Bad faith on the part of an insurance company also includes violating Fla. Stat. § 626.9541 by committing any of the following acts:

Failing to adopt and implement standards for the proper investigation of the claim; misrepresenting pertinent facts or insurance policy provisions relating to coverages at issue; failing to acknowledge and act promptly upon communications with respect to the claim; denying the claim without conducting reasonable investigations based upon available information; failing to promptly provide a reasonable explanation in writing to the insured of the basis in the insurance policy, in relation to the facts or applicable law, for denial of a claim or for the offer of a compromise settlement; failing to promptly notify the insured of any additional information necessary for the processing of a claim; failing to clearly explain the nature of the requested information and the reasons why such information is necessary. Id. at *2.
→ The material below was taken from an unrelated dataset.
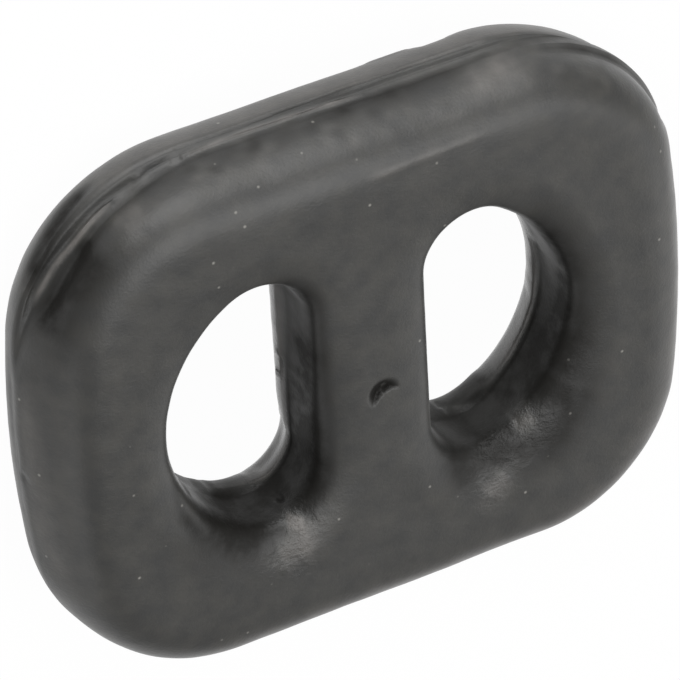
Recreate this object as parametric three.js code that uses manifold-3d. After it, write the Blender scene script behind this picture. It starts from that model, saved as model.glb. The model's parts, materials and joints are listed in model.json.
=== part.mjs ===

The Fifth District found “that it is entirely possible that the jury could have found that FedNat settled the [homeowners] claim in bad faith pursuant to section 624.155(b) had it been properly instructed on the relevant law.”  Thus, a new trial was ordered on the homeowners claim that FedNat violated Fla. Stat. 626.9541(1)(i)3.a., b., c., and d., and Fla. Stat. 624.155(b).  Id. at *3.

FOURTH DISTRICT LEAVES OPEN QUESTION OF WHETHER PUBLIC ADJUSTER CAN SERVE AS A DISINTERESTED APPRAISER

STRUBLE, P.A. handled an appeal of a trial court order it obtained declaring that a public adjuster may serve as a disinterested appraiser. State Farm appealed the order seeking a ruling that a public adjuster cannot served as a disinterested appraiser.  The Fourth District refused to make such a finding but found that the particular public adjuster could not serve as a disinterest appraiser on the claim at issued.  State Farm Florida Ins. Co. v. Valenti, 4D19-205, 2019 WL 6720500, at *1 (Fla. 4th DCA Dec. 11, 2019). Judge Conner issued a concurring opinion questioning whether a public adjuster could categorically be precluded from serving as a disinterested appraiser.  Judge Conner identified the need for a future case to address the issue of whether such a ruling would result in insureds having a difficult time finding appraisers.  A copy of this opinion can be accessed here.

FIFTH DISTRICT HOLDS THAT INSURER’s DEFENSES CAN BE RESOLVED IN APPRAISAL

STRUBLE, P.A. handled an appeal of a trial court order denying appraisal.  In the trial court, STRUBLE, P.A. argued that appraisal could only be appropriate if the entire claim is considered in appraisal, including damages denied by the insurer.  The Fifth District noted that the insurer agreed that a portion of the claim was covered—while also asserting that the amount of loss did not exceed the deductible and that the balance of the claimed loss constituted pre-existing damage. Underwriters at Lloyd’s, London v. Sorgenfrei, 278 So. 3d 930, 931 (Fla. 5th DCA 2019). Because the claim was not “wholly denied” the entire claim could be resolved in appraisal, including the insurer’s claims that the claimed damages were pre-existing. A copy of the opinion can be accessed here.

FIFTH DISTRICT HOLDS THAT INSURER’s DEFENSES CAN BE RESOLVED IN APPRAISAL

STRUBLE, P.A. handled an appeal of a trial court order denying appraisal.  In the trial court, STRUBLE, P.A. argued that appraisal could only be appropriate if the entire claim is considered in appraisal, including damages denied by the insurer for the exterior of the home.  The Fifth District found that a denial of the exterior damages is not a complete denial of the claim.  First Protective Ins. Co. v. Colucciello, 276 So. 3d 456, 457 (Fla. 5th DCA 2019).  Therefore, the Fifth District held that all of the damages, including the exterior damages denied by the insurer, could be resolved in appraisal. A copy of the opinion can be accessed here

REVERSAL OF FINAL JUDGMENT

STRUBLE, P.A. filed an appeal after obtaining a verdict in favor of a motorcyclist who was injured by a driver insured by GEICO.  The jury entered a Verdict for our client in the net amount of $475,408.58 but the trial court entered a Judgment in favor of the Defendant.  On appeal, the Fifth District held that our client was indeed entitled to recover the amount awarded by the jury and a Judgement was entered in favor of our client. A copy of the Fifth District’s opinion can be accessed here. The Fifth District held that when a Defendant pleads a statutory defense, each element of the defense must be submitted to the jury.